HEADS UP, TOY HALL OF FAME: OK, maybe the boardgame Battleship’s nomination for the Toy Hall of Fame has sunk, but there is another surefire candidate. The makers of Barbie have come out with a new doll dressed as Natasha “Phoenix” Trace, the newest pilot at the Top Gun flight school. They say she is “dressed for action in true-to-the-movie” details inspired by the Tom Cruise sequel which is (finally) scheduled to hit theaters May 27, 2022. Natasha, the plastic pilot, is said to come with a flight suit, helmet, aviator sunglasses and a “certificate of authenticity” (presumably to differentiate her from fake female fighter pilot dolls you might come across.)
GOAT RODEO: A team of West Point cadets reportedly violated long-standing Military Academy rules and travelled to a farm near Annapolis to attempt to kidnap the Naval Academy’s goat mascot as a prank.
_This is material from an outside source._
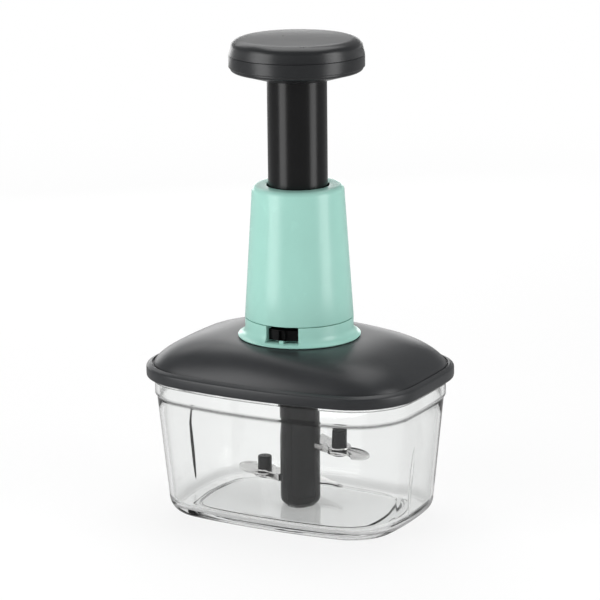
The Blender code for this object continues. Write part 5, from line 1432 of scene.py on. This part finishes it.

It did not go well. The New York Times said the effort was “more of a Bay of Pigs-style embarrassment.” The noisy assault team reportedly managed to spook the farm animals and then grabbed the wrong goat. The animal they snatched was not the intended target, Bill the 37th in the line of Navy mascots. Instead they apparently grabbed Bill number 34, “an arthritic, 14-year-old retiree with only one horn.” Naval Academy alum (and Cipher Brief expert) retired Admiral James Stavridis tweeted “Come on, West Point. This is exactly why they sent NAVY SEALs to get Bin Laden.”